Two bombing suspects ‘are military men’
But disclosure by Jakarta police may just be a tactic to lend credibility to its investigation for now, say analysts
Indonesian police conceded yesterday that at least two of the 25 people arrested in connection with the bombing of the Jakarta Stock Exchange were military personnel.
But analysts believe that the announcement by newly-appointed police chief, General Bimantoro, was aimed at lending credibility to an investigation that has increasingly come under fire at home and abroad for not pin-pointing the real perpetrators behind the recent spate of bombings to hit the capital.
A senior government source said that even with the disclosure of the involvement of two personnel – one from the Army Strategic Reserve Command (Kostrad) and the other from the Special Forces (Kopassus) – there appeared to be a growing view that all those nabbed were nothing more than “scapegoats”.
“This might be a diversionary tactic to sow confusion and blur the ground even further so as to make it difficult to come to some conclusion who is guilty and who is not,” the source said.
The police announced they had detained 24 people on Sunday, a day after nabbing Iwan Setiawan, who was armed with a grenade and was on his way to cause damage to the US Embassy and a crowded shopping mall in the city centre.
With the help of the Kopassus, police said they traced all the others involved to a car-repair shop in South Jakarta, just 200 m from the private residence of President Abdurrahman Wahid.
The Krung Baro Motor workshop is reportedly owned by Tengku Ismuhadi, an Acehnese, who set up the business six months ago.
Police contend that most members of the group were from Aceh – where separatist rebels from the Free Aceh Movement (GAM) have been fighting security forces – and suggested that they could well be linked to GAM.
But sources here said it was unlikely the rebel group would have a motive for stirring trouble outside Aceh.

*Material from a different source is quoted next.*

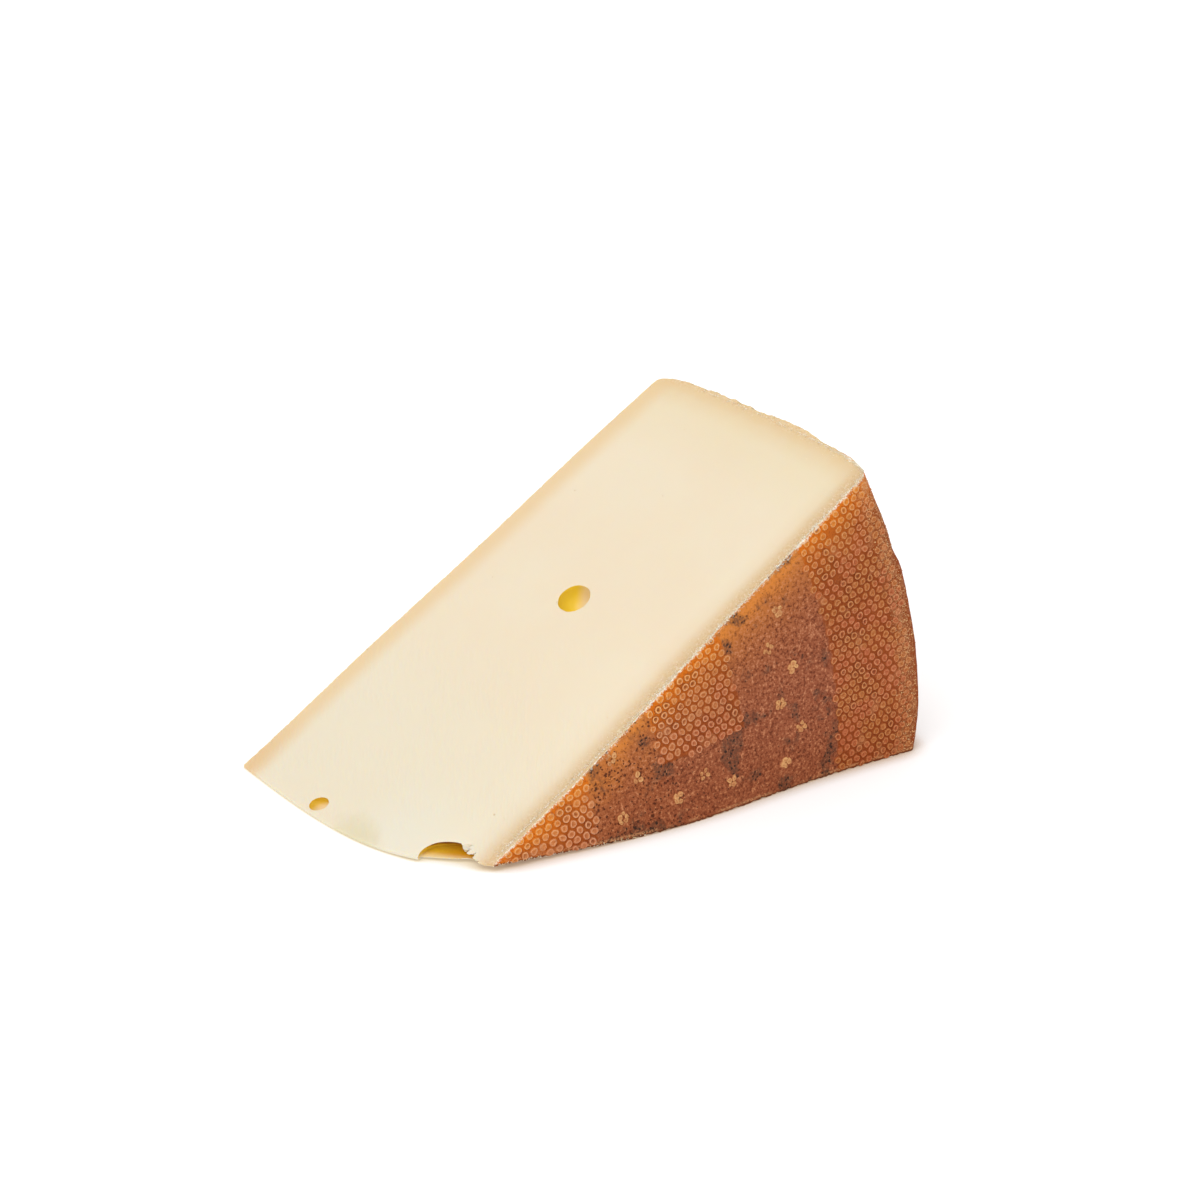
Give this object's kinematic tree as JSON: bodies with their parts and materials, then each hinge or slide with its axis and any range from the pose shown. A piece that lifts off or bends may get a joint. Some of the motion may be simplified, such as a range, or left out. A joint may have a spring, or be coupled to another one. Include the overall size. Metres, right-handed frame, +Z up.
{
  "type": "cheese wedge",
  "caption": "Wedge of hard washed-rind cheese lying on a cut face, with a sloping cream cut, two patterned rind sides, a curved heel and eyes.",
  "frame": {"origin": "middle of the bounding box's underside, on the surface that the wedge lies on", "axes": "+X from the nose to the heel, +Y from the banded rind side to the plain rind side, +Z up"},
  "size_m": [0.164, 0.0944, 0.0907],
  "materials": {
    "cheese_paste": "cream cheese paste, smooth and slightly waxy, golden inside the eyes",
    "cheese_rind": "reddish-brown washed rind with a raised net of pale ring marks, dry and matt"
  },
  "bodies": {
    "root": {"cheese_wedge": "cheese_paste"}
  },
  "joints": []
}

Even if there was a link to GAM, it was still unclear which faction would have carried out the attacks.
The movement is divided into factions, one of which is reported to being sponsored by military intelligence operatives. Observers contend that the bombings could only have taken place with the involvement of army elements using civilians or Islamic radicals as proxies.
Indonesia’s leading news weekly Tempo, in a hard-hitting report, said the 25 detainees appeared to be too “amateurish” to be able to carry out the bombing.
“It seems odd that someone who took part in bombing the Stock Exchange could be so sloppy to bring a grenade in a taxi for his next target,” the article said.
“It also seems rather odd that the suspect had no inclination as to how tight security would be at the US Embassy.”
But naming two military personnel as suspects makes it appear more plausible that the group carried out the attack – and also gives police morale and credibility a much needed boost.
“It provides the new police chief and the government a bit of breathing space but it is not going to last long. People will want to know who are the real provocateurs,” the government source said.